Ahora, residentes desde hace mucho en las conmemoraciones del 24 de marzo, deberíamos preguntarnos sobre los actuales contornos de la fecha. Qué calamidad rodea ahora al concepto de Memoria, Verdad y Justicia. Y en qué medida las amenazas de hoy nos conciernen como le concernían aquellas otras a Carlos Jáuregui y a la CHA en 1984. La injuria de hace unas semanas de Patricia Bullrich a Estela de Carlotto es un signo de fortaleza de lo reprimido. Se dice lo que se da la gana. La insistente objeción al número de 30000 desaparecidos, por parte de personajes de la política cloacal, es la festiva admisión de muertos sin tumba y sin obituarios posibles por la clandestinidad de la masacre. Volver a herir a los muertos. También la cantinela contra la “ideología del género” por parte de esa yunta de los llamados libertarios (los liberotarios según hallazgo de Roberto Jacoby) con los conservadores religiosos y los oportunistas mediáticos (de Milei a Hotton pasando por la Canosa sobrevuela el espectro de Bolsonaro). La complicidad de algunas personas ascendentes del universo lgtbi con el negacionismo, o directamente su adhesión, debiera alarmar a nuestro colectivo. Embutidos en la defensa del individualismo radical lgtbi, del que son sus voceros políticos, soñarán con una contramarcha del 24 de marzo, y ahí enterrar la memoria del FLH y la consigna de la CHA: “en el origen de nuestra lucha está el sueño de todas las libertades”.
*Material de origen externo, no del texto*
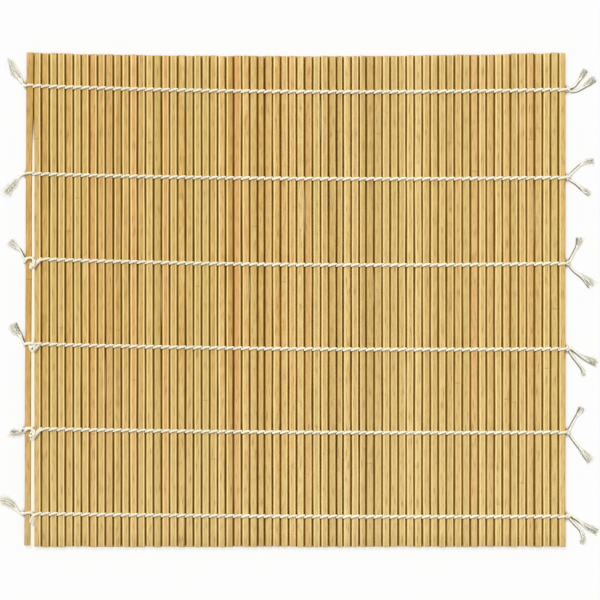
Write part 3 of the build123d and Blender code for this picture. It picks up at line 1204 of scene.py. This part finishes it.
@dataclass
class Studio:
    """Camera, light and floor: the mat is seen from straight above on white.

    The shades are spans of how much of the sky a place on the floor sees: where the glowing slit under the
    first gap fades out, where the floor turns from its painted tan shade to white, and where it is seen
    lighter.
    """

    camera_place: tuple[float, float, float] = (2.0, -0.1, 1500.0)
    view_width: float = 292.8
    mat_top: float = 2.7
    sensor: float = 36.0
    sky: float = 0.55
    sun: float = 1.75
    sun_from: tuple[float, float, float] = (-0.3, 0.62, 1.0)
    floor_size: float = 4000.0
    floor_white: str = "#F6F6F5"
    lit_share: float = 0.72
    slit_share: float = 0.95
    slit_tone: str = "#FFFBE4"
    painted_gap_shade: str = "#A98636"
    shade_reach: float = 2.5
    open_slit: tuple[float, float, float, float] = (-130.6, -127.0, -130.0, 82.0)
    slit_blurs: tuple[float, float] = (0.3, 9.0)
    near_shade: tuple[float, float] = (0.7, 0.95)
    bare_shade: tuple[float, float] = (0.45, 0.75)
    clear_shade: tuple[float, float] = (0.35, 0.6)
    sun_softness: float = 24.0
    view_depth: float = 20.0

    def camera(self) -> None:
        """Look straight down with the photograph's framing."""
        data = bpy.data.cameras.new("camera")
        data.sensor_width = self.sensor
        data.lens = self.sensor * (self.camera_place[2] - self.mat_top) / self.view_width
        data.clip_end = self.view_depth
        made = link_object("camera", data)
        made.location = Vector(self.camera_place) * MM
        bpy.context.scene.camera = made

    def seen_share(self, tree: NodeTree) -> NodeSocket:
        """Add nodes that give 1 for the rays that show the background, and 0 for those that light the mat.

        Args:
            tree: node tree that gets the nodes.

        Returns:
            The output with that value.
        """
        rays = add_node(tree, "ShaderNodeLightPath").outputs
        seen = rays["Is Camera Ray"]
        for kind in ("Is Glossy Ray", "Is Transmission Ray"):
            seen = add_node(tree, "ShaderNodeMath", {0: seen, 1: rays[kind]}, operation="MAXIMUM").outputs[0]
        return seen

    def lights(self) -> None:
        """Light the mat softly from the top of the picture, and the rest evenly."""
        data = bpy.data.lights.new("sun", "SUN")
        data.energy = self.sun
        data.angle = radians(self.sun_softness)
        made = link_object("sun", data)
        made.rotation_euler = Vector(self.sun_from).to_track_quat("Z", "Y").to_euler()
        world = bpy.data.worlds.new("studio")
        bpy.context.scene.world = world
        world.use_nodes = True
        tree = world.node_tree
        tree.nodes.clear()
        seen = self.seen_share(tree)
        strength = add_node(tree, "ShaderNodeMapRange", {0: seen, 3: self.sky, 4: 1.0}).outputs[0]
        sky = add_node(tree, "ShaderNodeBackground", {"Color": linear("#FFFFFF"), "Strength": strength})
        output = add_node(tree, "ShaderNodeOutputWorld")
        tree.links.new(sky.outputs[0], output.inputs["Surface"])

    def floor(self) -> None:
        """Lay a white floor, seen lighter outside the mat, glowing in a slit under the first gap and painted
        with a tan shade under the slats.
        """
        bm = bmesh.new()
        bmesh.ops.create_grid(bm, x_segments=1, y_segments=1, size=self.floor_size * MM / 2)
        mesh = close_mesh(bm, "floor")
        material, tree, output = new_material("white_floor")
        place = add_node(tree, "ShaderNodeTexCoord").outputs["Object"]
        place = add_node(tree, "ShaderNodeSeparateXYZ", {0: place}).outputs
        # painted light: a strip of floor under the first gap glows cream, so that this gap shows light
        box = self.open_slit
        beyond = []
        for axis, low, high, blur in zip(place[:2], box[::2], box[1::2], self.slit_blurs):
            middle = (low + high) / 2 * MM
            away = add_node(tree, "ShaderNodeMath", {0: axis, 1: middle}, operation="SUBTRACT").outputs[0]
            away = add_node(tree, "ShaderNodeMath", {0: away}, operation="ABSOLUTE").outputs[0]
            half = (high - low) / 2
            span = {0: away, 1: (half - blur) * MM, 2: (half + blur) * MM}
            share = add_node(tree, "ShaderNodeMapRange", span, interpolation_type="SMOOTHSTEP")
            beyond.append(share.outputs[0])
        beside = add_node(tree, "ShaderNodeMath", dict(enumerate(beyond)), operation="MAXIMUM")
        edges = {0: beside.outputs[0], 3: self.slit_share, 4: 0.0}
        slit = add_node(tree, "ShaderNodeMapRange", edges).outputs[0]
        reach = self.shade_reach * MM
        sky = add_node(tree, "ShaderNodeAmbientOcclusion", {"Distance": reach}).outputs["AO"]
        shades = []
        for (start, end), low, high in (
            (self.near_shade, 1.0, 0.0),
            (self.bare_shade, 0.0, 1.0),
            (self.clear_shade, 0.0, self.lit_share),
        ):
            span = {0: sky, 1: start, 2: end, 3: low, 4: high}
            shades.append(add_node(tree, "ShaderNodeMapRange", span).outputs[0])
        near, bare, clear = shades
        slit = add_node(tree, "ShaderNodeMath", {0: slit, 1: near}, operation="MULTIPLY").outputs[0]
        seen = self.seen_share(tree)
        lit = add_node(tree, "ShaderNodeMath", {0: clear, 1: slit}, operation="MAXIMUM").outputs[0]
        lit = add_node(tree, "ShaderNodeMath", {0: seen, 1: lit}, operation="MULTIPLY").outputs[0]
        tones = []
        # painted shade: where the floor sees little sky, under the slats, it turns tan to stand for the
        # shade and bounce in the gaps
        for share, first, second in (
            (bare, self.painted_gap_shade, self.floor_white),
            (slit, "#FFFFFF", self.slit_tone),
        ):
            mix = {0: share, 6: linear(first), 7: linear(second)}
            tones.append(add_node(tree, "ShaderNodeMix", mix, data_type="RGBA").outputs[2])
        paper = add_node(tree, "ShaderNodeBsdfDiffuse", {"Color": tones[0]}).outputs[0]
        # emission that makes the open floor white and the slit under the first gap glow as painted light
        white = add_node(tree, "ShaderNodeEmission", {"Color": tones[1], "Strength": 1.0}).outputs[0]
        mixed = add_node(tree, "ShaderNodeMixShader", {0: lit, 1: paper, 2: white})
        tree.links.new(mixed.outputs[0], output.inputs["Surface"])
        mesh.materials.append(material)
        link_object("floor", mesh)

    def build(self) -> None:
        """Set up the view, the light and the floor."""
        self.camera()
        self.lights()
        self.floor()
        bpy.context.scene.view_settings.view_transform = "Standard"


def main() -> None:
    """Build the picture and every piece of the mat, and report each piece."""
    logging.basicConfig(level=logging.INFO, format="%(message)s")
    layout = MatLayout()
    Studio().build()
    bamboo = SplitBamboo().material()
    cotton = TwistedCotton().material()
    yarn = YarnSpinner(layout.thread_radius, finish=cotton)
    loose = TwistedCotton("loose_cotton", "#FFFFF2", "#FFFBE6").material()
    end = YarnSpinner(layout.thread_radius, finish=loose)
    ply = YarnSpinner(radius=0.26, plies=2, ply_depth=0.15, sides=6, finish=loose)
    fibre = YarnSpinner(radius=0.06, ply_depth=0.0, sides=3, finish=loose)
    pieces = SlatGroups(layout).build(bamboo)
    pieces += TwinedRows(layout, yarn).build()
    pieces += Knots(layout, yarn).build()
    pieces += Tails(layout, end, ply, fibre).build()
    for piece in pieces:
        LOG.info("%s: %d faces", piece.name, len(piece.data.polygons))


if __name__ == "__main__":
    main()
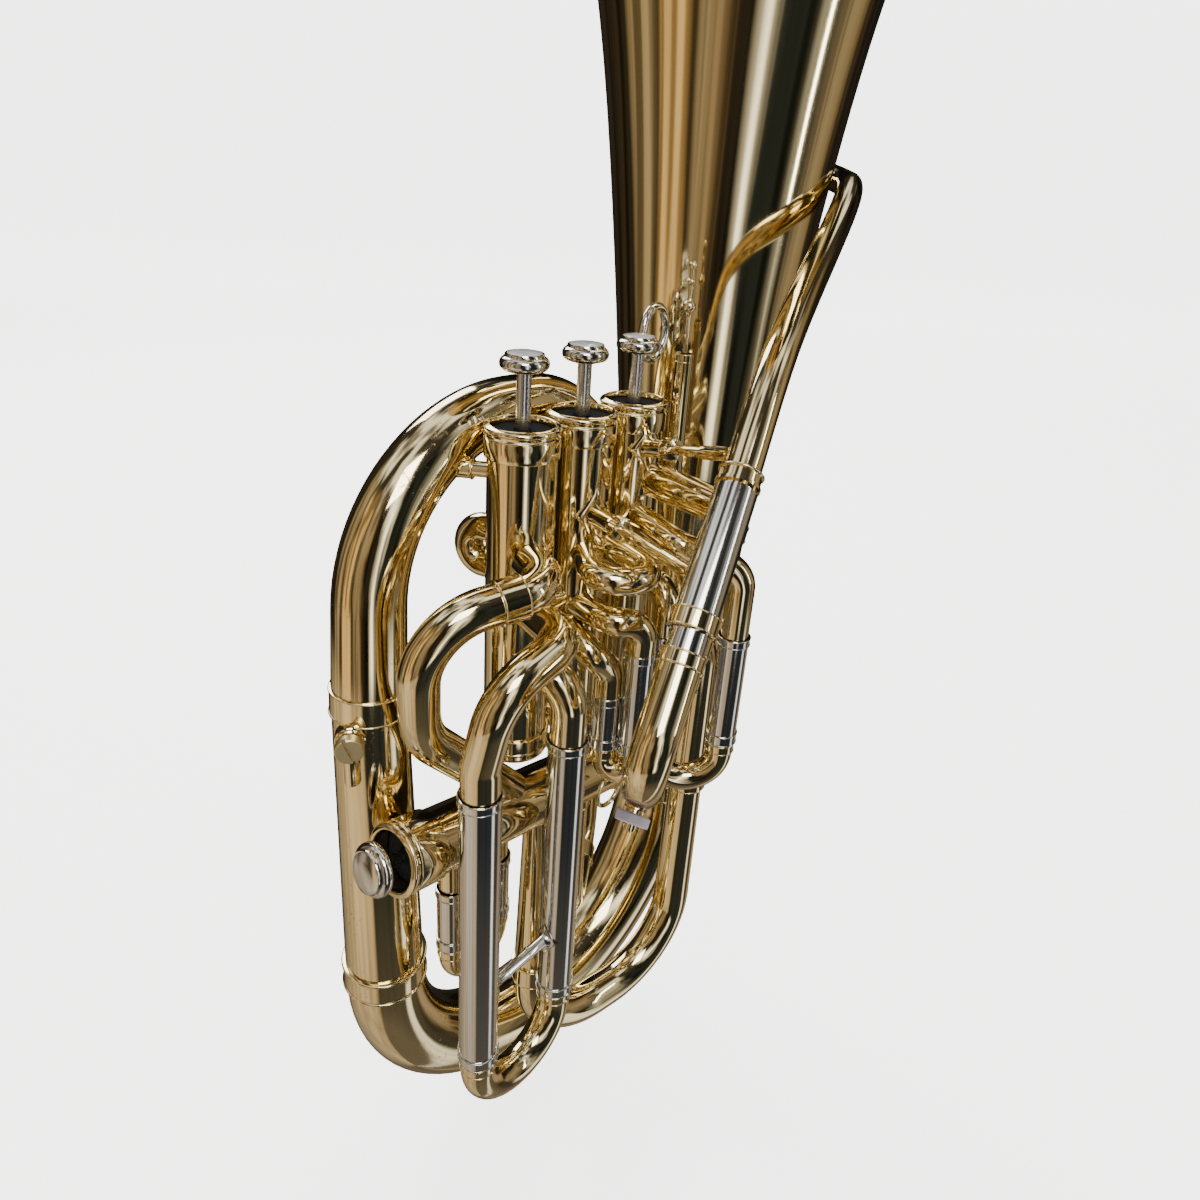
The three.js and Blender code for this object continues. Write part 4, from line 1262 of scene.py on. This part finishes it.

Porque los lgtbi “libertarios” están ocupados en proponer una salida narcisista del atolladero actual por la vía del pacto con los verdugos, que moran en sus propios partidos. Que son sus líderes. La derecha es siempre la primera en aprender que un pueblo, por más que nos joda, suele buscar en partes iguales, contradictoriamente, la emancipación y el verdugo. Contra el peligro de una distopia a lo Bolsonaro, el Mito Descangayado, creo que deberíamos marchar este 24. Digo yo.